## What you are asked to do:
Only the lines from the line that has "last_cap = [for" through the line that has "obj.data.transform(obj.matrix_world)" should be reproduced, exactly and with both ends kept.

━━━━━━━━

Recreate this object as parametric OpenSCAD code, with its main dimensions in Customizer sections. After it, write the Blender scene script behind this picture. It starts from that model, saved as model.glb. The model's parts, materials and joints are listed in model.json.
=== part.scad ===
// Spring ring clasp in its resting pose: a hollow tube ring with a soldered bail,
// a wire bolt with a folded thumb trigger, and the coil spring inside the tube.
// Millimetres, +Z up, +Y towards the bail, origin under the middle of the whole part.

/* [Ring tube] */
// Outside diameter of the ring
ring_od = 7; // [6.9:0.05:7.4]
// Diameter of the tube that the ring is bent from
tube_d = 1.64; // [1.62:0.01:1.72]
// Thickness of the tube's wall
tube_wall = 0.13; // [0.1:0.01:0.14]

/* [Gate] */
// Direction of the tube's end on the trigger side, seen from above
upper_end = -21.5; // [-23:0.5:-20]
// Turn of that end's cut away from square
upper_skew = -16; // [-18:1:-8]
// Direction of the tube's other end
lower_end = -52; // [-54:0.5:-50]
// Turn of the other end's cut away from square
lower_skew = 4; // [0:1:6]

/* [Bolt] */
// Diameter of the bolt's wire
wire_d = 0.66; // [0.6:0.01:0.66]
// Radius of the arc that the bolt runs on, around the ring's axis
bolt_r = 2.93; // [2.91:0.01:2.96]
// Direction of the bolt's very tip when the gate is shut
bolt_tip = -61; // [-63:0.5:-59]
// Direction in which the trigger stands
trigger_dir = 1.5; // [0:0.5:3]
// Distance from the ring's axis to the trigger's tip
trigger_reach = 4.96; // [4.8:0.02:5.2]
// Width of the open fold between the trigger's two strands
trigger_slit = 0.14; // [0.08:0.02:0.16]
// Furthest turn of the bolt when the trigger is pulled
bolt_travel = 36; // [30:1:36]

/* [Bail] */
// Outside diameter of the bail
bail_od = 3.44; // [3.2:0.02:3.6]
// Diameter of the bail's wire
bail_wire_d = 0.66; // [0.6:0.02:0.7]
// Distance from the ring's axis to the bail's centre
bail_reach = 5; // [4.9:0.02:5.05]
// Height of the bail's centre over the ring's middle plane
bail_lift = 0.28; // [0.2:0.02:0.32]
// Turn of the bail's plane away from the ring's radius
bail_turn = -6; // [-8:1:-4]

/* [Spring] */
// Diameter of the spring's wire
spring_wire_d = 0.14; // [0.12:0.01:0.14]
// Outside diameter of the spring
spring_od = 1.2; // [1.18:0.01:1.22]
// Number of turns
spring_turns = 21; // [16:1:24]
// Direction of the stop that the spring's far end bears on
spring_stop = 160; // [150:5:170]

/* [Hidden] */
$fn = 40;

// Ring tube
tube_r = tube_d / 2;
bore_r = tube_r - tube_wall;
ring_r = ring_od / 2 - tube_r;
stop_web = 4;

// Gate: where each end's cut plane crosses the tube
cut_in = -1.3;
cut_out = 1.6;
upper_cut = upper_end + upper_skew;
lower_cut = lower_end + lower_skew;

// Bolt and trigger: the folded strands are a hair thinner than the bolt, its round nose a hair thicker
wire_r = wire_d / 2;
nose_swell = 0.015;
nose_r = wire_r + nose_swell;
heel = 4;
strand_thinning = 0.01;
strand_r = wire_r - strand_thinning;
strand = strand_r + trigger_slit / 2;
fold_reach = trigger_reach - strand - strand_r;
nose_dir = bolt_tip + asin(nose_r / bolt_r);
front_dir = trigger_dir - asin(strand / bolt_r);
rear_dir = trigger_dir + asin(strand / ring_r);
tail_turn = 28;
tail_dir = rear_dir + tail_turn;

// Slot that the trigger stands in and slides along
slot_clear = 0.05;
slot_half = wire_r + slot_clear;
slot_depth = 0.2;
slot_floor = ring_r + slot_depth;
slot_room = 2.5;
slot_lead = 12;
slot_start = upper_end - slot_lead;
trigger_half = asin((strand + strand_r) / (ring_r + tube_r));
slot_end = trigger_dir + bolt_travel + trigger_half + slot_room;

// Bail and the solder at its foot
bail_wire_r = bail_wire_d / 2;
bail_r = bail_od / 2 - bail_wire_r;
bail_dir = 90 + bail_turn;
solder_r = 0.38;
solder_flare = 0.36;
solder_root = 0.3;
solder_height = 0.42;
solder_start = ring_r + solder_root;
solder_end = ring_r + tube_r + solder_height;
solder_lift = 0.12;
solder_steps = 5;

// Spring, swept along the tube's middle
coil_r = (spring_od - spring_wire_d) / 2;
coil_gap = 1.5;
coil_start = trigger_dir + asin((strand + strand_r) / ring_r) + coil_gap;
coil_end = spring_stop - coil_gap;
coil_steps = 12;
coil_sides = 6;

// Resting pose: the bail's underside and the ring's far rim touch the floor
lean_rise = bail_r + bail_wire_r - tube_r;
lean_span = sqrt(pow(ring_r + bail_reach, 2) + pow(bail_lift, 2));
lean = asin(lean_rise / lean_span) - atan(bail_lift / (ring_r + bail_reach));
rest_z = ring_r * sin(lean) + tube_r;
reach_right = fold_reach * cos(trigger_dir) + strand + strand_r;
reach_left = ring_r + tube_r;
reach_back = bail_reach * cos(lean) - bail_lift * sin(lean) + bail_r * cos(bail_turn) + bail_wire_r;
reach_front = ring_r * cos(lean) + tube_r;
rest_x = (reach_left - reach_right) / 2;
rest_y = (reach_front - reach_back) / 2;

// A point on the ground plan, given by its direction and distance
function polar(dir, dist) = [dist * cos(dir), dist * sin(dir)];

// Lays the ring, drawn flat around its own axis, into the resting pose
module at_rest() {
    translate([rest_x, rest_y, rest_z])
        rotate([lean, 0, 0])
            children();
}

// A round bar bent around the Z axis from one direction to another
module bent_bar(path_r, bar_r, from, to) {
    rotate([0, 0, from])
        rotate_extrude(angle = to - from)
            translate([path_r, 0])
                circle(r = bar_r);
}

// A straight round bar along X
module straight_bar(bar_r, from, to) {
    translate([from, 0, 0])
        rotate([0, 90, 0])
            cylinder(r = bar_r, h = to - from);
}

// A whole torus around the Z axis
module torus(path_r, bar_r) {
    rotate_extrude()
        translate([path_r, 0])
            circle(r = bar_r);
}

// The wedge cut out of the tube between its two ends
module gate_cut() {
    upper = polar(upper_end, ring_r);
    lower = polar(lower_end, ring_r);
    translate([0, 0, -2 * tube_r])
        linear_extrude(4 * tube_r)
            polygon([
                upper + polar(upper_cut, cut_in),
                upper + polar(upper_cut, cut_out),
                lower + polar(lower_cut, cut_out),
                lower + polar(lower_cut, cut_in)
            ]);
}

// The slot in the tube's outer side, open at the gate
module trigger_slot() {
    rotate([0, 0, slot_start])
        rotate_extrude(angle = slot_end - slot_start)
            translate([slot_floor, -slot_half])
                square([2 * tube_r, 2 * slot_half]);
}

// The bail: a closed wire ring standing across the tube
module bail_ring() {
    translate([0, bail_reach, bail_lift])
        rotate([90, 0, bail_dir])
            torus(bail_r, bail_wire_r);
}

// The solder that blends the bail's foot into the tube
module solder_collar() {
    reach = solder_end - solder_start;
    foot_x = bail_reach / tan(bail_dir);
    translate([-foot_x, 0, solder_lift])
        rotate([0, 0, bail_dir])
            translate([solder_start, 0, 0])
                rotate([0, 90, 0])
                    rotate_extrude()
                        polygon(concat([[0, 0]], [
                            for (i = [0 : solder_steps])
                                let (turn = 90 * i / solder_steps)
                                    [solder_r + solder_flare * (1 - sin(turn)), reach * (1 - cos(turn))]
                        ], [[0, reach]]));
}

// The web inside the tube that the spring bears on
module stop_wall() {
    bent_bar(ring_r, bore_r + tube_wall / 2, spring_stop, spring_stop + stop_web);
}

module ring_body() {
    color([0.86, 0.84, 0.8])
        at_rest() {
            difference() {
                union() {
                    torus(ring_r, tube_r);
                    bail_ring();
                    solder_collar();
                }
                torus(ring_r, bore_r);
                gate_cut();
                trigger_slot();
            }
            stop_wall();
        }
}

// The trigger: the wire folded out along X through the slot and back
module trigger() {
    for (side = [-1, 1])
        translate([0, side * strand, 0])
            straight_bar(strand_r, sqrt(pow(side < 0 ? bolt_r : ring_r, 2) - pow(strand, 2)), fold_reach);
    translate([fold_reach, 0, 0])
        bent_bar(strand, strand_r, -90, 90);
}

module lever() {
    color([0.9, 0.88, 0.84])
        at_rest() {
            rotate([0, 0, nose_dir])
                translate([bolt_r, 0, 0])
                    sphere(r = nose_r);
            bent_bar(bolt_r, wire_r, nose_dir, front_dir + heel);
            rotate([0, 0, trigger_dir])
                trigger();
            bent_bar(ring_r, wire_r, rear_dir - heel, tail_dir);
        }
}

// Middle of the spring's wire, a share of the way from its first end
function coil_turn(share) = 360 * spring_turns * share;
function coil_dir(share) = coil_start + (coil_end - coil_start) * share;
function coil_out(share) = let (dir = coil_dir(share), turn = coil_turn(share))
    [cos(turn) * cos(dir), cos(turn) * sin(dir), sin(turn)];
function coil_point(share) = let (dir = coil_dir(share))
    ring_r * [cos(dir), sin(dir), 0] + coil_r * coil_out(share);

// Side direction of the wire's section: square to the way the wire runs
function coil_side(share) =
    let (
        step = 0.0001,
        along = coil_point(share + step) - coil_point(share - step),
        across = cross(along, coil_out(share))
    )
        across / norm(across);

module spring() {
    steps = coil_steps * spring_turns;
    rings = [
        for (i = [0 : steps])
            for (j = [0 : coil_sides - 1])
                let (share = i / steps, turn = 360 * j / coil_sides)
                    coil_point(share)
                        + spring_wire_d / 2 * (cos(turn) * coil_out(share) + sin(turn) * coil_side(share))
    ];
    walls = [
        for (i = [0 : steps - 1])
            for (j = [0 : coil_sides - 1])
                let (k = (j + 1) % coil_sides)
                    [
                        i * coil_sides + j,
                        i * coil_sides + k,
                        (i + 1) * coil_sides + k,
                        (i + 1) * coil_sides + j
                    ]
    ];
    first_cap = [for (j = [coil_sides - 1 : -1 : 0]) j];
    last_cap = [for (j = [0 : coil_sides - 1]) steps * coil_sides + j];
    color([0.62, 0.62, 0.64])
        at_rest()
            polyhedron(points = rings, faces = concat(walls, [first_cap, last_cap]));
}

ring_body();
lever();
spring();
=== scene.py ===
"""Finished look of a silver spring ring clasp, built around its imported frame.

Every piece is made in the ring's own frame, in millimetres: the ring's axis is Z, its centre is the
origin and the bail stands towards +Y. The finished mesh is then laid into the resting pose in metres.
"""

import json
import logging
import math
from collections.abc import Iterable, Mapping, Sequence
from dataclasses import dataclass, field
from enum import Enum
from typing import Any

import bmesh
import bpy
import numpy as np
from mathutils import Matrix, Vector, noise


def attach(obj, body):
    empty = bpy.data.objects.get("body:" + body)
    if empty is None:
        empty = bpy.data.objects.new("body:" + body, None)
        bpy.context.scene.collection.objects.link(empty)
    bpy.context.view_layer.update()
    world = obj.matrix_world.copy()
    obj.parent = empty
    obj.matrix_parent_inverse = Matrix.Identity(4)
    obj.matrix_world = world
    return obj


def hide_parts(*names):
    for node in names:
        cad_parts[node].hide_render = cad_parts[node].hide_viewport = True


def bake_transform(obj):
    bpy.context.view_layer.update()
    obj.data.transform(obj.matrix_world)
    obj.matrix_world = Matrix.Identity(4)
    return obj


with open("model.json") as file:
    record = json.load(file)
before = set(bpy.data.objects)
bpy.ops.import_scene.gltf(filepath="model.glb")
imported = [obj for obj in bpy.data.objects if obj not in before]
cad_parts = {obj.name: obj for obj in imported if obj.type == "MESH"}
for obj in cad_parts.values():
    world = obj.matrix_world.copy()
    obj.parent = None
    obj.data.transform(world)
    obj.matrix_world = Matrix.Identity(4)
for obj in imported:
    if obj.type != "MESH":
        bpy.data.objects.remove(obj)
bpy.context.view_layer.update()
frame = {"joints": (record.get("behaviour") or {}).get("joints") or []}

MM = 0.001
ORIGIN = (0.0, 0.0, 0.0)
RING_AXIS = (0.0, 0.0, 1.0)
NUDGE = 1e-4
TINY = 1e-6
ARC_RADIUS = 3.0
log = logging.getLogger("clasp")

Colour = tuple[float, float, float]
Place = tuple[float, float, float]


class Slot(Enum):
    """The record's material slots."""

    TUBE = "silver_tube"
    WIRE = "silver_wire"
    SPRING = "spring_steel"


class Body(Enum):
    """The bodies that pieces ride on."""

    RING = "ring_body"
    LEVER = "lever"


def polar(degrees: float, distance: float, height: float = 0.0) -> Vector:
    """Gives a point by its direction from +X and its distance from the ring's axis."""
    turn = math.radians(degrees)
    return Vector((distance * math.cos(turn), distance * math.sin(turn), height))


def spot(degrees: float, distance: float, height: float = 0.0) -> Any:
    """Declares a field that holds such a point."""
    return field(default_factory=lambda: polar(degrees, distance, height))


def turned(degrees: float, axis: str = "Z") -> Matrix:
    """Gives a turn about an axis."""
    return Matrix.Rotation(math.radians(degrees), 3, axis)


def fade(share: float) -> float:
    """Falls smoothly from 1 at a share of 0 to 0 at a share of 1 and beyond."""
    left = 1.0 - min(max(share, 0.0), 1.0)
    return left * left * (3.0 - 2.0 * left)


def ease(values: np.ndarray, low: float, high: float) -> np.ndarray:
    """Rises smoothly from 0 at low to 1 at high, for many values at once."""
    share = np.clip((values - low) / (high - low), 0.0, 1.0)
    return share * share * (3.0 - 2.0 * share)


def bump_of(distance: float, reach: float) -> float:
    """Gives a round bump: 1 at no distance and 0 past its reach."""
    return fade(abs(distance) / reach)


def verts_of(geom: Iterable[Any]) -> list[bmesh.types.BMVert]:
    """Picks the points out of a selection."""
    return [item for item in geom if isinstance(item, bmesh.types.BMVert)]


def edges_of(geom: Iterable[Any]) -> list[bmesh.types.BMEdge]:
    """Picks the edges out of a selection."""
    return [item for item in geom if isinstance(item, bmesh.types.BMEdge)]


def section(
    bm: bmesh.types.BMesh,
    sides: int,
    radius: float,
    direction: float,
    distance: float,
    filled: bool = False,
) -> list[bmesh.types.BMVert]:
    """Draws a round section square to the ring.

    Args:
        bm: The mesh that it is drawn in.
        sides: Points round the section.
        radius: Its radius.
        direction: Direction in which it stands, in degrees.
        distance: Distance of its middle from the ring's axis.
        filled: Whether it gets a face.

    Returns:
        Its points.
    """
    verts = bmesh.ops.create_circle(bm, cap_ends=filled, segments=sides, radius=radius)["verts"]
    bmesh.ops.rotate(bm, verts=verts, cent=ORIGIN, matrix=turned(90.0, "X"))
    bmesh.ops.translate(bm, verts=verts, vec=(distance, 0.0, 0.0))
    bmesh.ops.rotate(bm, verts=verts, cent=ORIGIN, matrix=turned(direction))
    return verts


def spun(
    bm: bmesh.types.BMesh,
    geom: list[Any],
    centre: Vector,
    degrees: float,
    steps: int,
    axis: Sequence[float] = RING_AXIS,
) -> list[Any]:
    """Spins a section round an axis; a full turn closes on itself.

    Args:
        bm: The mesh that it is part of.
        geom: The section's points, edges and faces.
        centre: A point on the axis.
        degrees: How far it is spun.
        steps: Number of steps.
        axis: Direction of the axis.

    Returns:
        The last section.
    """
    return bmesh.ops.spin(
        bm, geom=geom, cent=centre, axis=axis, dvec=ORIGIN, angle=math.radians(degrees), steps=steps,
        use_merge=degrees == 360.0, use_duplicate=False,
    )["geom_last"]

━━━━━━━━

## Worked answer:
    last_cap = [for (j = [0 : coil_sides - 1]) steps * coil_sides + j];
    color([0.62, 0.62, 0.64])
        at_rest()
            polyhedron(points = rings, faces = concat(walls, [first_cap, last_cap]));
}

ring_body();
lever();
spring();
=== scene.py ===
"""Finished look of a silver spring ring clasp, built around its imported frame.

Every piece is made in the ring's own frame, in millimetres: the ring's axis is Z, its centre is the
origin and the bail stands towards +Y. The finished mesh is then laid into the resting pose in metres.
"""

import json
import logging
import math
from collections.abc import Iterable, Mapping, Sequence
from dataclasses import dataclass, field
from enum import Enum
from typing import Any

import bmesh
import bpy
import numpy as np
from mathutils import Matrix, Vector, noise


def attach(obj, body):
    empty = bpy.data.objects.get("body:" + body)
    if empty is None:
        empty = bpy.data.objects.new("body:" + body, None)
        bpy.context.scene.collection.objects.link(empty)
    bpy.context.view_layer.update()
    world = obj.matrix_world.copy()
    obj.parent = empty
    obj.matrix_parent_inverse = Matrix.Identity(4)
    obj.matrix_world = world
    return obj


def hide_parts(*names):
    for node in names:
        cad_parts[node].hide_render = cad_parts[node].hide_viewport = True


def bake_transform(obj):
    bpy.context.view_layer.update()
    obj.data.transform(obj.matrix_world)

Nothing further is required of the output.